Donald Trump is playing a word association game designed to make you scared and angry, and he’s hoping you won’t notice that he’s completely full of crap. He regularly changes his policy positions, even on the issues that seem to be most important to him. Here’s a list to give you a sense of how often he goes back on his word.
Even by the typical standards of American politics, this is extreme. I don’t know of any politician who changes their policy positions this often. It’s literally impossible to know what, if anything, Donald Trump actually believes.
But when you read all those stories about his character and his behavior, it makes complete sense that he doesn’t have any policy positions that he really believes in. After all, he doesn’t actually know much about public policy, and he doesn’t seem to care about anything but his own ego. He just says whatever gets him attention.

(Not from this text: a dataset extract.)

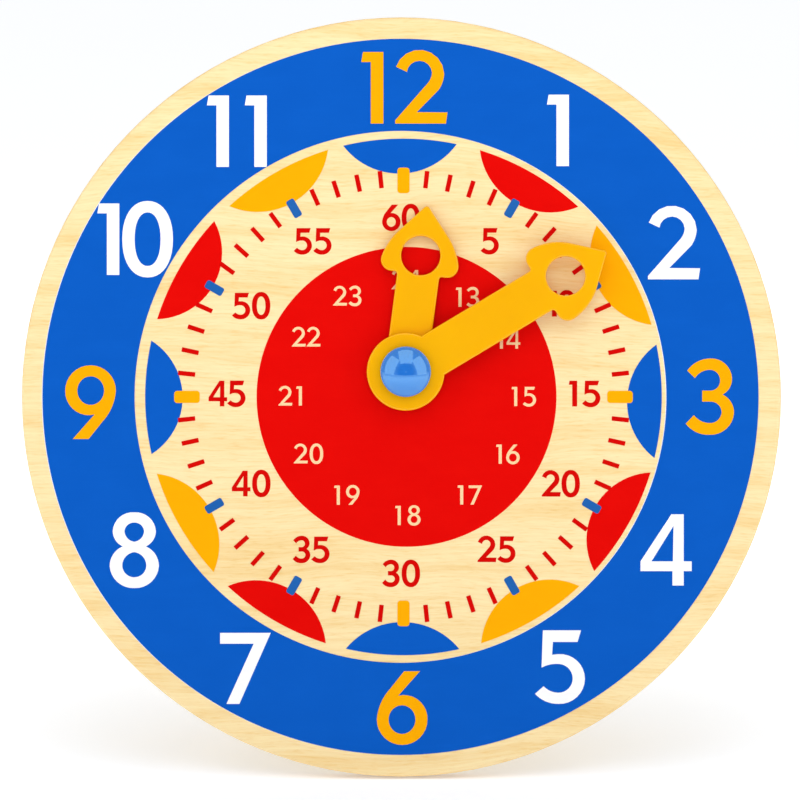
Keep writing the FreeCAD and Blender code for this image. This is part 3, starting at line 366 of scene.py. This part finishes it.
# The first petal's hour, then for each of the four, three hours apart, its turn in degrees from
# its true place and its smallest radius
PETALS = {
    "blue": (0, ((-0.8, 88.2), (1.0, 88.3), (0.2, 88.9), (-0.1, 87.2)), blue_ink),
    "red": (1, ((-0.1, 88.3), (-0.3, 87.2), (0.2, 88.1), (0.2, 87)), red_ink),
    "yellow": (2, ((1.1, 88.1), (-0.2, 87.7), (0.0, 88.3), (0.3, 88.3)), yellow_ink),
}


def arc_points(first, through, last, steps):
    """Points along the arc from first to last by way of a third point, without its start."""
    (ax, ay), (bx, by), (cx, cy) = first, through, last
    double = 2 * (ax * (by - cy) + bx * (cy - ay) + cx * (ay - by))
    squares = [x * x + y * y for x, y in (first, through, last)]
    x = (squares[0] * (by - cy) + squares[1] * (cy - ay) + squares[2] * (ay - by)) / double
    y = (squares[0] * (cx - bx) + squares[1] * (ax - cx) + squares[2] * (bx - ax)) / double
    radius = math.dist((x, y), first)
    start, middle, end = (math.atan2(py - y, px - x) for px, py in (first, through, last))
    sweep = (end - start) % (2 * math.pi)
    if (middle - start) % (2 * math.pi) > sweep:
        sweep -= 2 * math.pi
    angles = [start + sweep * step / steps for step in range(1, steps + 1)]
    return [(x + radius * math.cos(angle), y + radius * math.sin(angle)) for angle in angles]


def trace(steps, fineness=8):
    """Points round an outline of corners (x, y) and arcs (x, y on the way, x, y at the end)."""
    points = []
    for step in steps:
        if len(step) == 2:
            points.append(step)
        else:
            points += arc_points(points[-1], step[:2], step[2:], fineness)
    if math.dist(points[0], points[-1]) < CLOSED_GAP:
        points.pop()
    return points


def rounded_bar(width, length, corner):
    """Points round an upright bar about the origin with rounded corners."""
    points = []
    for x_side, y_side, start in ((1, 1, 0), (-1, 1, 90), (-1, -1, 180), (1, -1, 270)):
        for step in range(CORNER_STEPS + 1):
            angle = math.radians(start + 90 * step / CORNER_STEPS)
            x = x_side * (width / 2 - corner) + corner * math.cos(angle)
            y = y_side * (length / 2 - corner) + corner * math.sin(angle)
            points.append((x, y))
    return points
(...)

As someone who’s dedicated his career to public policy, I am continually astonished that voters are willing to elect people with little, if any, understanding of public policy. We wouldn’t want a brain surgeon operating on us if they don’t know anything about medicine, and we shouldn’t elect a policymaker who doesn’t know anything about public policy.
Our government is full of smart, kind, brave men and women who have dedicated their lives to making this country a better place, and I am tired of ignorant malcontents like Donald Trump treating them with such petty, unsubstantiated, arrogant disrespect.
We have real problems in this country, and Donald Trump hasn’t proposed a workable solution to any of them. Hillary Clinton has offered long, detailed, well-researched, carefully-considered plans to address the challenges we face, and Donald Trump has replied with mocking, belittling, rambling, and zero concrete, politically feasible ideas.
If you were an investor and you were considering their “business plans” side-by-side, there wouldn’t even be a contest. As a businessman, you know that you would never bet on someone with no experience and no plan. As a voter, I beg you to apply the same standard.